The Committee to Protect Journalists, CPJ, has rated Uzbekistan as one of the five worst offending countries for detaining journalists and violating press expression. NBCentral Asia observers agree with this assessment, and predict that the situation could get even worse. On December 8, CPJ its annual Prison Census Report for 2008, listing 125 journalists around […]

CA-NEWS (UZ)

The Committee to Protect Journalists, CPJ, has rated Uzbekistan as one of the five worst offending countries for detaining journalists and violating press expression.

NBCentral Asia observers agree with this assessment, and predict that the situation could get even worse.

On December 8, CPJ its annual Prison Census Report for 2008, listing 125 journalists around the world who are in prison because of their professional activities.

Uzbekistan comes fifth on the list, following China, Cuba, Burma and Eritrea.

The report lists Muhammad Bekjonov, editor of the Uzbek opposition newspaper Erk, serving a 14 sentence; Yusuf Ruzimurodov, sentenced to 15 years; Hurriyat freelance journalist Gairat Meliboyev, serving six-and-a-half years; Ortikali Namazov, editor of the Pop Tongi newspaper, with five-and-a-half years; Jamshid Karimov, a former IWPR contributor, who has been forcibly confined to a mental hospital since 2006; and Solijon Abdurahmonov, sentenced to ten years in prison in October 2008.
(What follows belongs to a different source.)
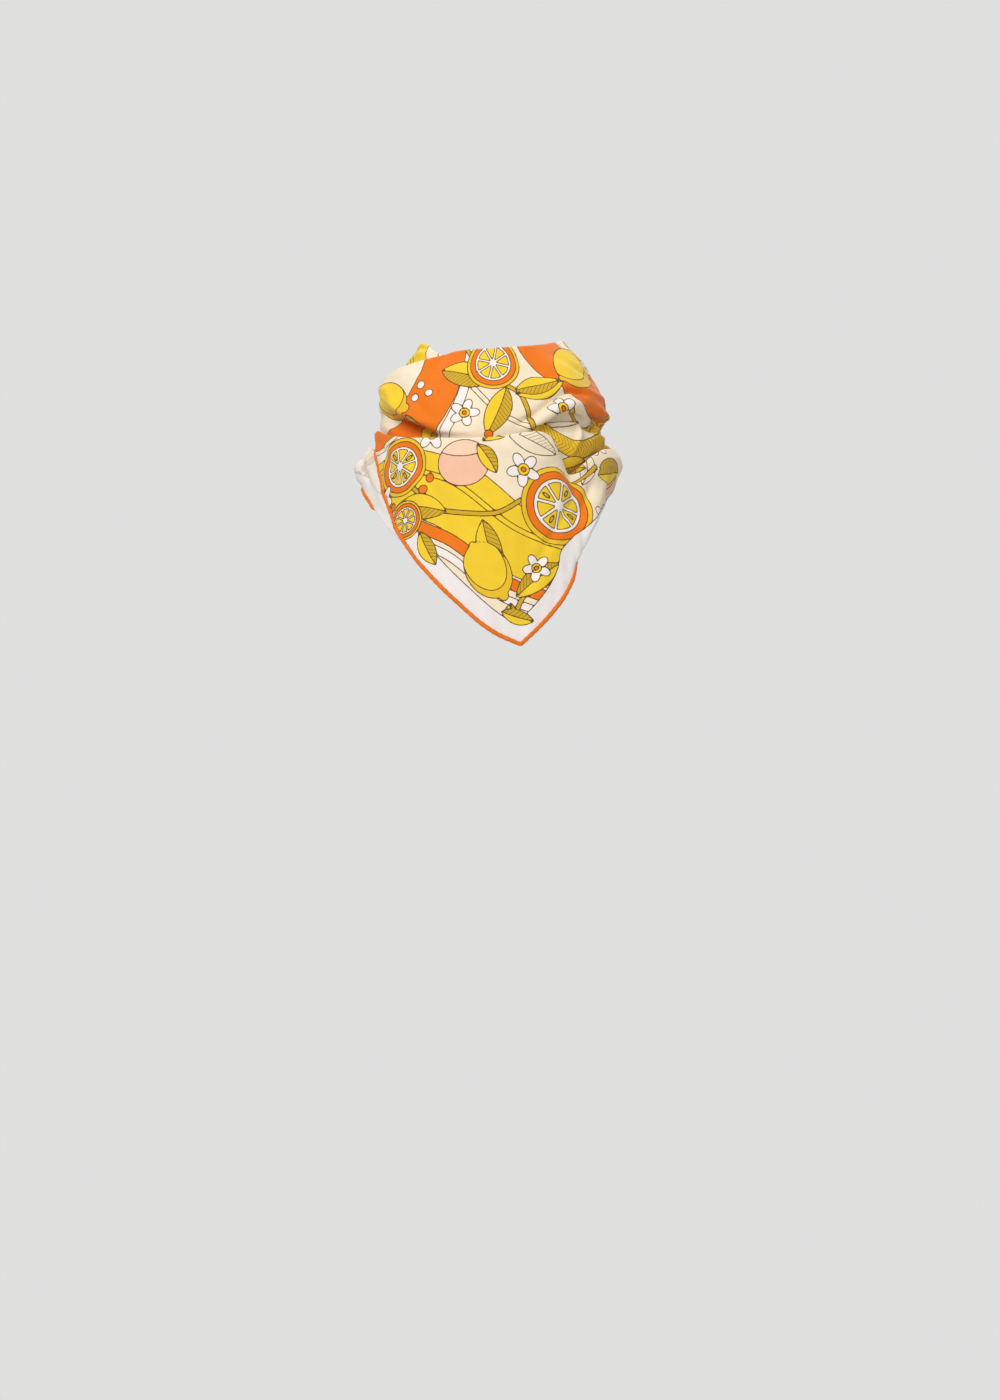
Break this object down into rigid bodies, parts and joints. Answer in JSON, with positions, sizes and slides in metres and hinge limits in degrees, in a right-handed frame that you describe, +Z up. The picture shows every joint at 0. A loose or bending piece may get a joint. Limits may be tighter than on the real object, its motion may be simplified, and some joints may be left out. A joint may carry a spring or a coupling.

Over the past few years, Uzbekistan topped various lists that measure repression of free speech. In April, the American group Freedom House published a report on press freedom in which Uzbekistan was among the ten worst countries.

There are no independent media in Uzbekistan. The press is under the total control of the authorities, and journalists are used as an instrument of government propaganda. Those who refuse to comply are persecuted.

“It is dangerous to be a journalist in Uzbekistan because the authorities do not tolerate objectivity, still less criticism”, Umida Niazova, a journalist and human rights activist now based in Germany, told NBCentral Asia.

Media experts say the Uzbek authorities are now engaged in a concerted effort to purge society of free-thinkers by forcing journalists who try to write the truth to leave the country, or by imprisoning them.